# Coding Exercise: Melbourne Housing Price Prediction

**Dataset:** `./datasets/housing/melb_data.csv` (Melbourne housing)

## Your Task
You will build a regression model to predict house prices using the workflow from the demo notebook:

1. Load and inspect the data
2. Define features + label (target)
3. Split into train/test
4. Build a preprocessing + model **Pipeline**
5. Evaluate with RMSE
6. Use cross-validation without data leakage
7. (Optional) Tune with GridSearchCV

### Rules
- Fill in the code where you see `# TODO:`.
- Do **not** fit preprocessing on the test set.
- For cross-validation and grid search, use a **single Pipeline(preprocess + model)** to avoid leakage.

## 1) Imports
Run this cell to import the libraries you will need.

In [1]:
import numpy as np
import pandas as pd

from sklearn.model_selection import train_test_split, cross_val_score
from sklearn.compose import ColumnTransformer
from sklearn.pipeline import Pipeline
from sklearn.impute import SimpleImputer
from sklearn.preprocessing import OneHotEncoder, StandardScaler

from sklearn.linear_model import LinearRegression
from sklearn.tree import DecisionTreeRegressor
from sklearn.ensemble import RandomForestRegressor

from sklearn.metrics import mean_squared_error

## 2) Load the data
Load `melb_data.csv` into a DataFrame named `df`. Then show the first 5 rows and the column names.

In [None]:
# TODO: load the Melbourne housing dataset
# Path: ./datasets/housing/melb_data.csv
df = ...

# TODO: display basic info
df.head()

### Quick inspection
1. How many rows and columns are there?
2. Which columns have missing values?
3. Which column looks like the target (price)?

In [None]:
# TODO: inspect the dataset
df.shape

In [None]:
# TODO: show missing values per column (sorted)
...

## 3) Define label (y) and features (X)
We will predict the column `Price`. Create:
- `y` = `df['Price']`
- `X` = all other columns (drop `Price`)

In [None]:
# TODO: define X and y
y = ...
X = ...

X.head()

## 4) Train/test split
Split into train and test sets:
- 80% train, 20% test
- set `random_state=42`

Create variables: `X_train`, `X_test`, `y_train`, `y_test`.

In [None]:
# TODO: train/test split
X_train, X_test, y_train, y_test = ...

## 5) Build preprocessing (ColumnTransformer)
We will:
- **Numerical columns**: impute missing values (median) + scale (StandardScaler)
- **Categorical columns**: impute missing values (most_frequent) + one-hot encode

### Task
1. Identify categorical columns as those with dtype `object`.
2. Identify numerical columns as the remaining columns.
3. Build `preprocess = ColumnTransformer(...)` using two pipelines (numeric and categorical).

In [None]:
# TODO: identify categorical and numerical columns
categorical_cols = ...
numerical_cols = ...

categorical_cols, numerical_cols

In [None]:
# TODO: create numeric and categorical preprocessing pipelines
numeric_transformer = ...
categorical_transformer = ...

# TODO: build the full ColumnTransformer
preprocess = ...

preprocess

## 6) Baseline model (Linear Regression) in a Pipeline
Create a pipeline called `lin_model` that includes:
- `preprocess`
- `LinearRegression()`

Then:
1. Fit on the training set
2. Predict on the test set
3. Compute RMSE on the test set

In [None]:
# TODO: create + fit the baseline pipeline
lin_model = ...

# TODO: fit on the training set
...

# TODO: predict on the test set
...

# TODO: compute test RMSE
...

## 7) Cross-validation (no leakage)
Evaluate your **pipeline** using 5-fold cross-validation RMSE.

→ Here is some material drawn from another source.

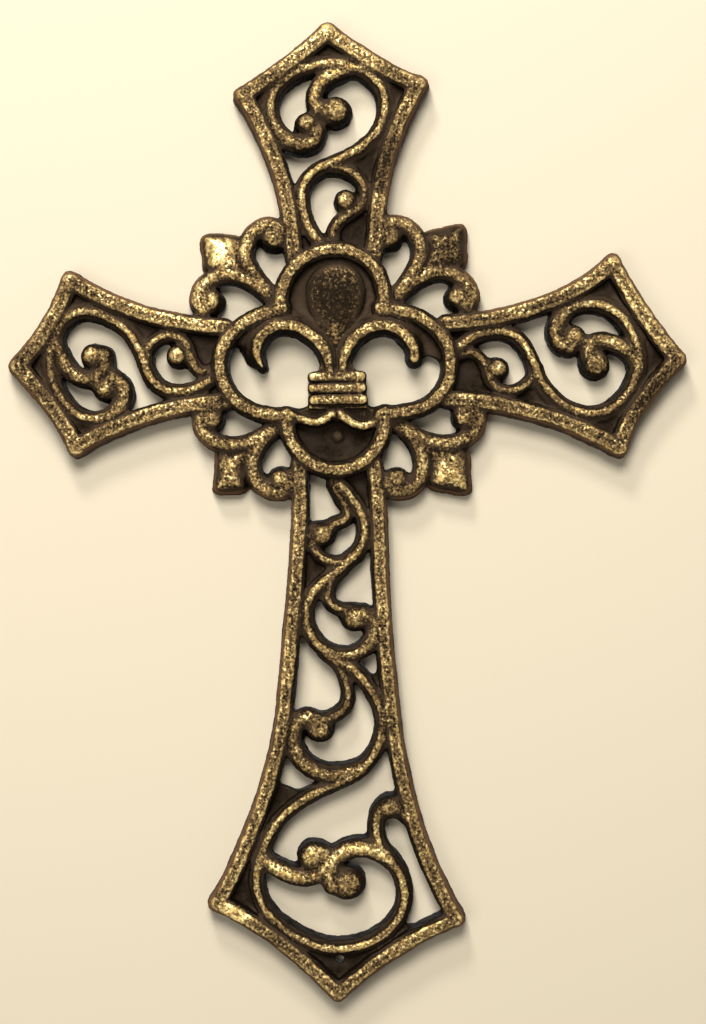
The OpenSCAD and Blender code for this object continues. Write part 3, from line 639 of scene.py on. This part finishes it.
# Where the gold brush went over the casting heavily or lightly, with painted light mixed in:
# the leaf at [-30, 31] is brighter partly as a painted highlight, the spots at [-29, -145.5],
# [-4, -131], [8, -131] and [-15, -136] are painted highlights, and [0, 84] lightens the top
# arm's tip partly as painted light from above. [middle, reach, amount]
BRUSH_AND_HIGHLIGHT_SPOTS = [
    [[0, 17], 8, -0.27], [[-30, 31], 6, 0.5], [[31, 31], 6, -0.1], [[30, -31], 6, 0.22],
    [[-29, -30], 6, 0.12], [[0, -19], 9, 0.02], [[16, 52], 8, -0.22], [[0, 84], 14, 0.12],
    [[-40, 14], 16, 0.1], [[-80, -2], 9, -0.06], [[88, -12], 10, -0.26], [[80, 14], 12, 0.1],
    # These four spots round the foot are painted highlights, not brush work.
    [[-29, -145.5], 4, 0.35], [[-4, -131], 6, 0.2], [[8, -131], 5, 0.2], [[-15, -136], 5, 0.2],
    [[0, -152], 12, 0.05], [[-14, 40], 8, 0.05], [[-22, 0], 9, -0.04]]
EDGE_BLUR, OPEN_BLUR, RIM_BLUR = 1.0, 3.4, 2.6      # how far round a point each looks


# ---- from field to mesh ----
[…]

Reminder: because `lin_model` includes preprocessing + model in one Pipeline, `cross_val_score` will fit preprocessing only on each training fold (no leakage).

In [None]:
# TODO: cross-validation RMSE (no leakage)
# Hint: use cross_val_score(..., scoring="neg_mean_squared_error", cv=5)
lin_scores = ...
lin_rmse_scores = ...
print(...)

## 8) Try two stronger models
Create two more pipelines:
- `tree_model` = DecisionTreeRegressor
- `forest_model` = RandomForestRegressor

### Requirements
- Both must include the same `preprocess` step.
- Set `random_state=42` for reproducibility.
- Evaluate both using 5-fold CV RMSE (same method as before).

In [None]:
# TODO: Decision Tree pipeline + CV RMSE
# Hint: DecisionTreeRegressor(random_state=42)

tree_model = ...
tree_scores = ...
tree_rmse_scores = ...
print(...)

In [None]:
# TODO: Random Forest pipeline + CV RMSE
forest_model = ...
forest_scores = ...
forest_rmse_scores = ...
print(...)

## 9) (Optional) Hyperparameter tuning with GridSearchCV
Tune the Random Forest **pipeline** using GridSearchCV.

### Task
1. Import `GridSearchCV`
2. Use a `param_grid` with parameters prefixed by `model__`
   - Example: `model__n_estimators`, `model__max_features`
3. Use `cv=3` to keep runtime reasonable
4. Fit on `X_train`, `y_train`
5. Print the best params and best RMSE (convert from negative MSE)

In [None]:
# TODO: GridSearchCV over the Random Forest pipeline
# Hint: parameters should be prefixed with model__ (e.g., model__n_estimators)

from sklearn.model_selection import GridSearchCV

param_grid = ...

grid_search = ...

grid_search.fit(X_train, y_train)
print(...)
print(...)

## 10) Final evaluation on the test set
Choose your final model:
- If you did grid search: use `grid_search.best_estimator_`
- Otherwise: use `forest_model` (or your best model)

Then compute RMSE on `X_test` / `y_test`.

In [None]:
# TODO: pick final model
final_model = ...
# TODO: fit on full training data
final_model.fit(...)
# TODO: evaluate on test set
test_pred = ...
test_rmse = ...
test_rmse